# malietı



## jbionic2010

Bu ülkdede genelde malietı düşük olan malları üretiyorlar

Why does malietı have ending -i? Does the ending simply refer to "this country"?


----------



## Cagsak

jbionic2010 said:


> Bu ülkdede genelde malietı düşük olan malları üretiyorlar
> 
> Why does malietı have ending -i? Does the ending simply refer to "this country"?


*Maliyeti
Düşük maliyetli ürünler = maliyeti düşük ürünler.
It's a lovely rule of Turkish grammar.  We need to use "belirtme eki" here.
You can check "isimin halleri"


----------



## shafaq

jbionic2010 said:


> Bu ülkdede genelde malietı düşük olan malları üretiyorlar
> 
> Why does malietı have ending -i? Does the ending simply refer to "this country"?
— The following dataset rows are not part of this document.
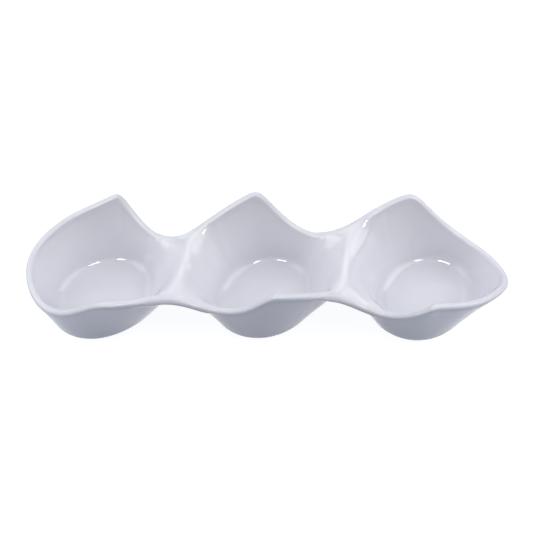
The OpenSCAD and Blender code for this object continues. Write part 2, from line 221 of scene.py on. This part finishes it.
turned = np.array([-1, -1, 1])      # half a turn about the vertical


def unit(v):
    return v / np.linalg.norm(v, axis=-1, keepdims=True)


def smooth_step(a, b, x):
    """From 0 at a to 1 at b, with no jump in slope or bend."""
    t = np.clip((x - a) / (b - a), 0, 1)
    return t * t * t * (t * (6 * t - 15) + 10)


def smooth_min(a, b, size):
    """The lower of two heights, rounded where they differ by less than size."""
    h = np.maximum(size - np.abs(a - b), 0) / size
    return np.minimum(a, b) - h ** 3 * size / 6


def spline(controls, u):
    """The closed cubic B-spline of its controls, at places counted in controls."""
    u = np.asarray(u, float)
    i = np.floor(u).astype(int)
    f = u - i
    g = 1 - f
    if controls.ndim > 1:
        f, g = f[..., None], g[..., None]
    n = len(controls)
    return (g ** 3 * controls[(i - 1) % n] + (3 * f ** 3 - 6 * f * f + 4) * controls[i % n]
            + (3 * g ** 3 - 6 * g * g + 4) * controls[(i + 1) % n]
            + f ** 3 * controls[(i + 2) % n]) / 6


def sharpen(points):
    """Controls that draw the spline back to the points themselves, which it would cut short."""
    return points - (np.roll(points, 1, 0) - 2 * points + np.roll(points, -1, 0)) / 6


back_points = rim_shares * [half_pitch, half_depth, rim_height]
back_count = len(back_points)
rim_controls = sharpen(np.vstack([back_points, back_points * turned]))
rim_count = len(rim_controls)


def rim_point(u):
    """A point on the middle line of the rim. The place u counts the rim's controls."""
    return spline(rim_controls, u)


def rim_outward(u):
    """Straight out of the rim, seen from above."""
    d = rim_point(u + probe) - rim_point(u - probe)
    return unit(np.stack([-d[..., 1], d[..., 0]], -1))


samples_u = np.linspace(0, rim_count, rim_samples + 1)[:-1]
samples = rim_point(samples_u)
on_back = samples_u <= back_count
back_x, back_y, back_z = samples[on_back].T
back_u = samples_u[on_back]


def edge_y(x, back):
    return np.interp(x, back_x, back_y) if back else -np.interp(-x, back_x, back_y)


def edge_z(x, back):
    return np.interp(x if back else -x, back_x, back_z)


def edge_u(x, back):
    return np.interp(x, back_x, back_u) if back else np.interp(-x, back_x, back_u) + back_count


def edge_point(x, back):
    """The rim's point at one place along the dish, on the back or on the front."""
    return np.array([x, edge_y(x, back), edge_z(x, back)])


def fillet_at(angle, inner):
    """The fillet's radius between floor and wall, which grows towards the neighbouring wells."""
    return floor_fillet + side_fillet * np.cos(angle) ** 2 if inner else base_fillet + 0 * angle


def foot_of_wall(w, angle, inner):
    """How far from a well's middle the flat of its floor or base ends."""
    end = 1 if w == 0 else 0
    oval = floor_oval + (0 if inner else end * base_oval)
    extra = (-fillet_pull * side_fillet * np.cos(angle) ** 2 if inner
             else base_extra + end * (base_end_extra + base_egg * np.cos(angle)))
    return floor_radius + end * end_extra + oval * np.cos(2 * (angle - floor_turn)) + extra


def tangent_slope(reach, rise, fillet):
    """The slope of a straight wall that leaves its fillet smoothly and ends at reach and rise."""
    return (np.arctan2(rise - fillet, reach)
            - np.arccos(fillet / np.hypot(reach, rise - fillet)) + np.pi / 2)


def slope_to(w, angle, reach, rise, inner, thickness):
    """The slope of a wall's inner or outer face whose middle line ends at reach and rise."""
    half = thickness / 2
    inner_foot, outer_foot = foot_of_wall(w, angle, True), foot_of_wall(w, angle, False)
    fillet = fillet_at(angle, True)
    lean = tangent_slope(reach - inner_foot, rise - floor_level + half, fillet + half)
    side, up = half * np.sin(lean), half * np.cos(lean)
    if inner:
        return tangent_slope(reach - side - inner_foot, rise + up - floor_level, fillet)
    return tangent_slope(reach + side - outer_foot, rise - up - foot_height, base_fillet)


# The rim as each well sees it: its angle round the well, its distance and its height.
rim_round = []
for w in (0, 1):
    away = (samples[:, :2] - [well_x[w], 0]) * (-1 if w == 0 else 1)
    near = np.hypot(*away.T) < half_pitch
    angles = np.degrees(np.arctan2(away[near, 1], away[near, 0]))
    order = np.argsort(angles)
    rim_round.append((angles[order], np.hypot(*away[near].T)[order], samples[near, 2][order]))

# Angles in degrees either side of the line to a bridge: where its ridge and its soft side lie,
# and where the walls go back to leaning at the rim.
ridge_angle = -22
soft_angle = 22
sector_start = -38
sector_end = 50
sector_margin = 10
table_step = 12     # degrees between the values of a slope table


def wrap(degrees):
    return (degrees + 180) % 360 - 180


def slope_to_rim(w, degrees, inner):
    """The slope of a wall that ends at the rim."""
    angles, reaches, heights = rim_round[w]
    own = wrap(degrees - 180 if w == 0 else degrees)
    return slope_to(w, np.radians(degrees), np.interp(own, angles, reaches),
                    np.interp(own, angles, heights), inner, wall)


def through(knots, q):
    """The value at q of a smooth curve through a few knots."""
    x, y = np.array(knots, float).T
    last = len(x) - 1
    before = [max(i - 1, 0) for i in range(len(x))]
    after = [min(i + 1, last) for i in range(len(x))]
    m = (y[after] - y[before]) / (x[after] - x[before])
    j = min(max(np.searchsorted(x, q, "right") - 1, 0), last - 1)
    h = x[j + 1] - x[j]
    t = (q - x[j]) / h
    return (y[j] + (y[j + 1] - y[j]) * t * t * (3 - 2 * t)
            + h * t * (1 - t) * ((1 - t) * m[j] - t * m[j + 1]))


def slope_at(w, degrees, inner):
    """A wall's slope at an angle round its well, which towards a bridge follows the ridge."""
    towards = 0 if np.cos(np.radians(degrees)) > 0 else 180
    q = wrap(degrees - towards)
    outer_end = w == 0 and towards == 180
    if outer_end or q <= sector_start or q >= sector_end:
        return slope_to_rim(w, degrees, inner)
    low, high = ([(a, slope_to_rim(w, towards + a, inner)) for a in pair]
                 for pair in ((sector_start - sector_margin, sector_start),
                              (sector_end, sector_end + sector_margin)))
    reach = half_pitch + (ridge_shift if w == 0 else -ridge_shift)
    crest = slope_to(w, np.radians(towards), reach, crest_height, inner, bridge_wall)
    middle = [(ridge_angle, ridge_slopes[w]), (0, crest), (soft_angle, soft_slope)]
    return through(low + middle + high, q)


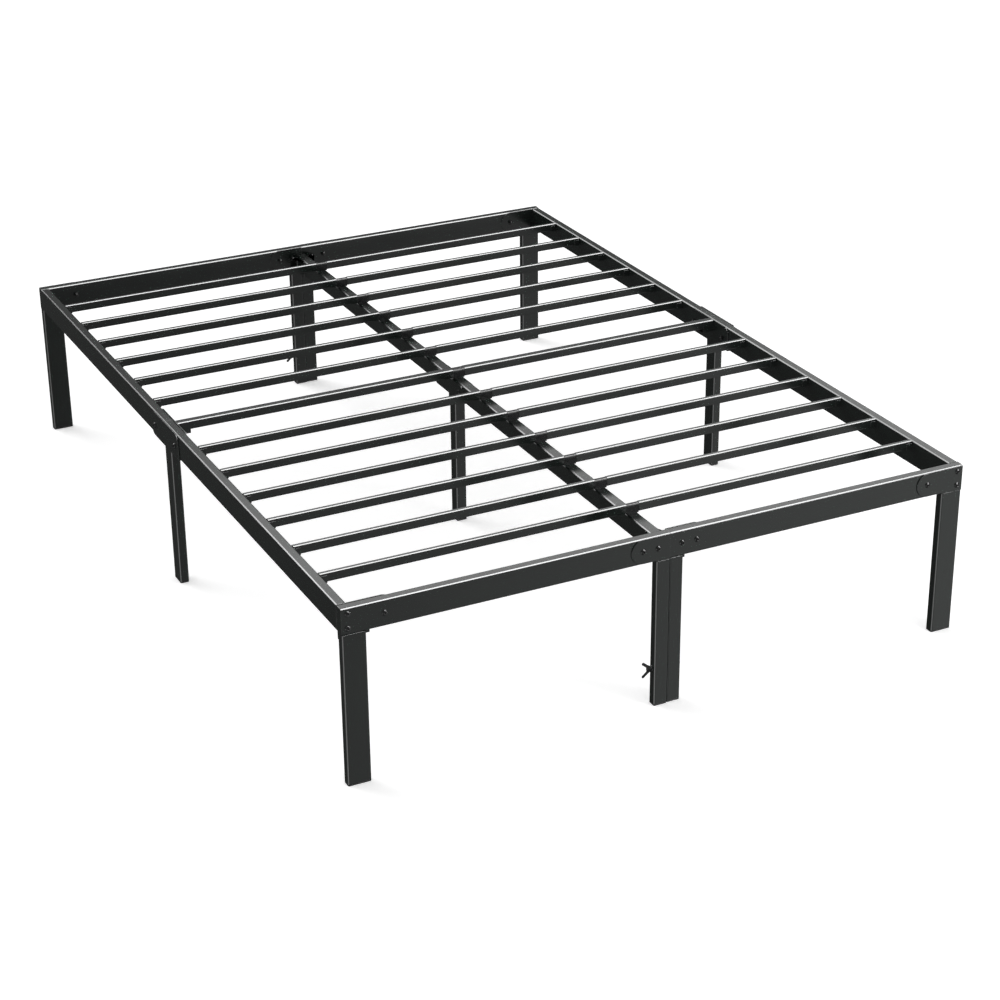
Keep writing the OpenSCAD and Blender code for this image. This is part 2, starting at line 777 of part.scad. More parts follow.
// The wings stand upright on the outer face of the left leg's washer.
module seated_wing_nut() {
    translate([-wing_face - washer_t, -leg_y, wing_z]) rotate([0, -90, 0]) wing_nut();
}

module wing_washer_foot() { color(steel) wing_washer(); }
module wing_washer_head() { color(steel) wing_head_place() wing_washer(); }
module wing_nut_foot() { color(black) seated_wing_nut(); }
module wing_nut_head() { color(black) wing_head_place() seated_wing_nut(); }

// Both wing nuts are on the left, so the head end's set is moved there and not turned.
module wing_head_place() {
    translate([0, 2 * leg_y, 0]) children();
}

foot_rail_left();
foot_rail_right();
head_rail_left();
head_rail_right();
side_rail_left_foot();
side_rail_left_head();
side_rail_right_foot();
side_rail_right_head();
centre_rail_foot();
centre_rail_head();
corner_leg_foot_left();
corner_leg_foot_right();
corner_leg_head_left();
corner_leg_head_right();
pair_leg_foot_left();
pair_leg_foot_right();
pair_leg_head_left();
pair_leg_head_right();
side_leg_left();
side_leg_right();
centre_leg();
corner_plates_outer();
corner_plates_inner();
centre_plates_outer();
centre_plates_inner();
rail_splice_left();
rail_splice_right();
rail_splice_centre();
end_bracket_foot();
end_bracket_head();
slat(1);  // slat_01
slat(2);  // slat_02
slat(3);  // slat_03
slat(4);  // slat_04
slat(5);  // slat_05
slat(6);  // slat_06
slat(7);  // slat_07
slat(8);  // slat_08
slat(9);  // slat_09
slat(10);  // slat_10
slat(11);  // slat_11
slat(12);  // slat_12
mid_bar_left();
mid_bar_right();
slat_joiners();
mid_bar_joiner();
slat_hooks_left();
slat_hooks_right();
mid_bar_cleats();
rail_bolts();
rail_nuts();
corner_nut_plates();
foot_caps();
wing_bolts();
wing_washer_foot();
wing_washer_head();
wing_nut_foot();
wing_nut_head();
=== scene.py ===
"""The looks of a bolt-together metal bed frame, built round its CAD parts.

Every piece but the threaded plates inside the side rails is a surface worked out in numpy, and takes
its place from the CAD solids that it stands for. Lengths are in metres. X runs across the bed, Y
towards its head, and Z up.
"""

import math

import bpy
import numpy as np
from mathutils import Matrix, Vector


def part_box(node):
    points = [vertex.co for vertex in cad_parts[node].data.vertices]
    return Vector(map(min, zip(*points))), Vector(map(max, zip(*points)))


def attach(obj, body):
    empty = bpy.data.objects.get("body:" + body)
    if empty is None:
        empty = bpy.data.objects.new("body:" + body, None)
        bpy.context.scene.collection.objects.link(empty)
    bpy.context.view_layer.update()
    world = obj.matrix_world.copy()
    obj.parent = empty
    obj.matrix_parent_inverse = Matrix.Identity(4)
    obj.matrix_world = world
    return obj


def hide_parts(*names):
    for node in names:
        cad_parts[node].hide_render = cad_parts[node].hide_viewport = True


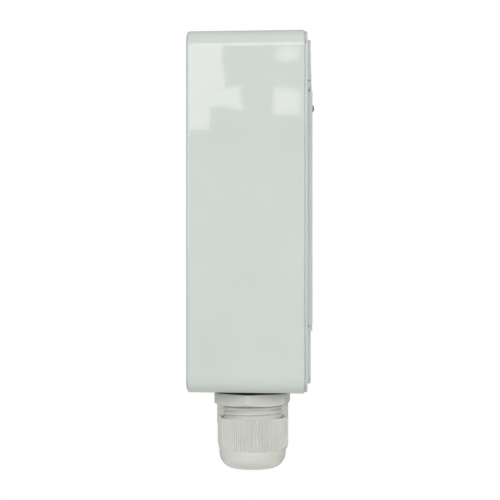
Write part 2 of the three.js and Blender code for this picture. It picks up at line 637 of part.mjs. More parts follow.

No. It refers to the dropped word "üretim". 
Bu ülkede genelde üretim maliyeti düşük olan malları üretiyorlar. It is dropped here avoiding repitition and abundance.


----------



## jbionic2010

shafaq said:


> No. It refers to the dropped word "üretim".
> Bu ülkede genelde üretim maliyeti düşük olan malları üretiyorlar. It is dropped here avoiding repitition and abundance.



I don't suppose you'll be able to come up with a dropped word that easily for the following sentence:
Damı yanan evi gören komşular, ıtfaiye çağırdılar.

After all what makes you add ending -i in above examples, but skip it in the below?
Özel dersler(without -i) verilen yabancı dil merkezine yazılmak istiyorum


----------



## shafaq

jbionic2010 said:


> I don't suppose you'll be able to come up with a dropped word that easily for the following sentence:
> *Damı yanan evi gören komşular, ıtfaiye çağırdılar.*


Again -ı here refers to a dropped word "onun" . It is mostly dropped in Turkish in all cases where the meaning doesn't get scrambled without it.
Originally it seems like that:
* The neighbors who saw the home which its roof is burning ....*
After dropping it looks like that:
*The neighbors who saw the home which roof is burning .... *
and still easily understandable even in English.
"onun damı"=its roof
"damı" still means "its roof" without any doubt which "onun" becomes redundant unless it is necessary to be clear.
i.e.
- Bu kimin kitabı? Whose book is this?
- *Onun* (kitabı). *Her/his* (book). In this instance, (kitabı) maybe dropped instead of indicative "*onun*". Because the question can't be replied  by merely "kitabı" which should cause a confusion.





jbionic2010 said:


> After all what makes you add ending -i in above examples, but skip it in the below?
> *Özel dersler(without -i) verilen yabancı dil merkezine yazılmak istiyorum *



Here "Özel dersler" is a standalone adjective clause where "özel dersleri" isn't acceptable unless it was a noun clause like above ones; and in that case first particle can't be dropped.
Kimya/fizik ...  özel dersler*i* verilen yabancı dil merkezine yazılmak istiyorum.


----------



## jbionic2010

Turkish seem very flexible when deciding whether to drop "onun" and add -i in one case, or rather add nothing in other cases. In the very last example I could have thought of adding "onun" that would refer to  "merkez". In my view, this would stress the fact that we were talking about "dersler" offered by "merkez". Also "verilen" assumes an object, which must have accusative ending -i.


----------



## shafaq

No . 
Adding "onun" would cause only a confusion there and nothing more.


----------